# Which cargo rack for Bianchi Veloce?



## Metaluna (Aug 26, 2005)

I know it's not strictly a commuting/touring bike, but my new '05 Veloce has rack mounts above the rear hub, and I'd like to use them. Can anyone recommend a good cargo rack? I would not be carrying heavy loads or panniers on this kind of bike, though a tail light mount would be nice. 
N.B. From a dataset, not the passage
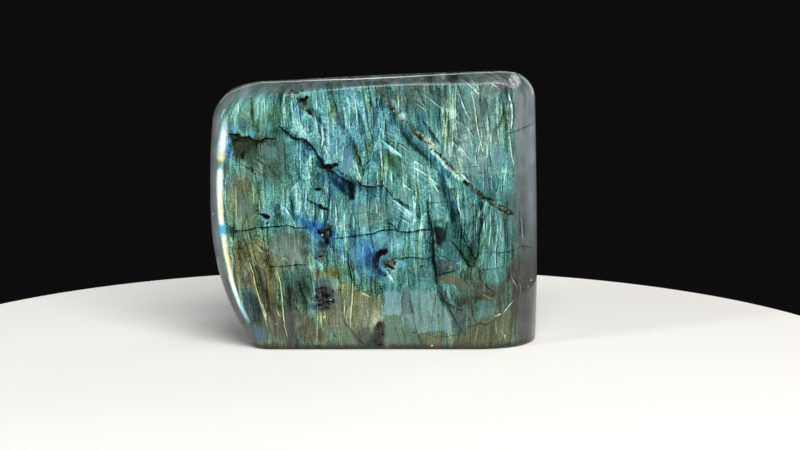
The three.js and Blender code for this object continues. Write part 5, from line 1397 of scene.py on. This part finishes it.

The odd thing about this Bianchi frame is that there are no mounting holes on the seat stays, so I assume the upper end of the rack has to be clamped on somehow. I've looked at a few racks at various LBS' in the area and some of them do look like they come with some plastic-coated C-clamps that might do the trick, but it would be nice to know if there is a particular type or model that works best w/o damaging the paint. One LBS employee told me that their shop uses a gizmo that clamps across both stays and has braze-ons on it to which the rack attaches.

Thanks...


----------



## bigbill (Feb 15, 2005)

I use an avenir rear rack and it came with a bracket to attach a tail light. As far as mounting the rack using the rubber padded clamps, it should work fine since the seat stay mounts stabilize the rack and the mounts down by the rear dropout actually bear the weight. If you LBS has a gizmo to mount to the seat stays that is better. If the cost is not prohibitive, I would have the shop install it. I installed my own in about 30 minutes, but my frame was "rack ready". I posted a picture of my tail light mount previously, but I post the pictures again if you want. I don't get home until 10:30pm EST and the photos are on my laptop. A little inventiveness goes a long way when setting your bike up for commuting or touring.


----------